Fox & Friends Shamelessly Attempts to Cast Trump as a Crusader Against Russian Meddling

 

President Donald Trump gave a shoutout to Fox & Friends on Twitter Tuesday morning, praising his favorite morning show for exposing his predecessor, President Barack Obama, as a failure in his attempts to stand up to Russia.

Those tweets were prompted by a morning in which Fox & Friends repeatedly slammed – in at least three segments — Obama’s supposedly feckless inaction in response to Russian efforts to interference in the 2016 election.

The hosts of Fox & Friends honed in on remarks Obama made in October 2016, in which the former president criticized then-candidate Trump for his complaints that the upcoming election was “rigged” against him.

“I have never seen in my lifetime, or in modern political history, any presidential candidate trying to discredit the elections and the election process before votes have even taken place,” Obama said at a press conference. “There is no serious person out there who would suggest somehow that you could even rig America’s elections, there’s no evidence that that has happened in the past or that it will happen this time, and so I’d invite Mr. Trump to stop whining and go make his case to get votes.”

Fox & Friends seized on those remarks with the sort of glee usually reserved for a segment decrying kneeling NFL players — pointing out that Obama knew at the time that Russia was trying to interfere in the U.S. election.

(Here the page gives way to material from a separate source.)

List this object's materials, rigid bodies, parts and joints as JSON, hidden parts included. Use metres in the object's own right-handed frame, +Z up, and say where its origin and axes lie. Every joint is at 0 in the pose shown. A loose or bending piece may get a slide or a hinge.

“The president knew, right then when he was saying that, that it was going on,” Steve Doocy said, referring to Russian meddling. Doocy then reiterated Obama’s remarks that no serious person would make the claims Trump did, and that there’s no evidence to back up those claims.

What this bizarre Fox & Friends segment would lead us to believe is that Trump claimed in 2016 that the election was being rigged by Russia, and that Obama dismissed his claims as silly — despite having full knowledge of Russia’s attempts to interfere in the election.

But that’s not what Trump said, and not what Obama was criticizing him for. Apparently the Fox & Friends hosts are too obtuse to recall 2016, but Trump’s allegations that the election was going to be rigged against him did not point any fingers at Russia.

In fact, he blamed almost everyone else: he claimed that “Crooked Hillary” was rigging the election, along with the DNC, the “dishonest media,” “phony polls” intended to depress his voters, and, most frequently, African-Americans committing voter fraud. Never Russia.

Despite Fox & Friends falsely setting up Obama’s remarks as referring to Russia, the president’s comments in his October 2016 presser were aimed at Trump’s latest claims that the election was being rigged against him by the U.S. political system. Those claims by then-candidate Trump were widely condemned at the time, even by members of Trump’s own party, including Paul Ryan.

The shockingly deceitful conflation of Trump’s claims that African-Americans were committing widespread voter fraud, with the very real crisis of Russian election interference is nauseating, even by Fox & Friends standards.

I assume some Fox News producer dug up that Obama soundbite and was too lazy to read about the president’s remarks in full context. And then the Fox & Friends hosts were too careless and blinded by their shameless pursuit of Trump Twitter attaboys to question the item.

“This is another example about how president Trump was right,” Ainsley Earhardt declared of Trump’s “rigged” claims. “I mean he predicted this when he was running, and people laughed at him, no one expected him to win.”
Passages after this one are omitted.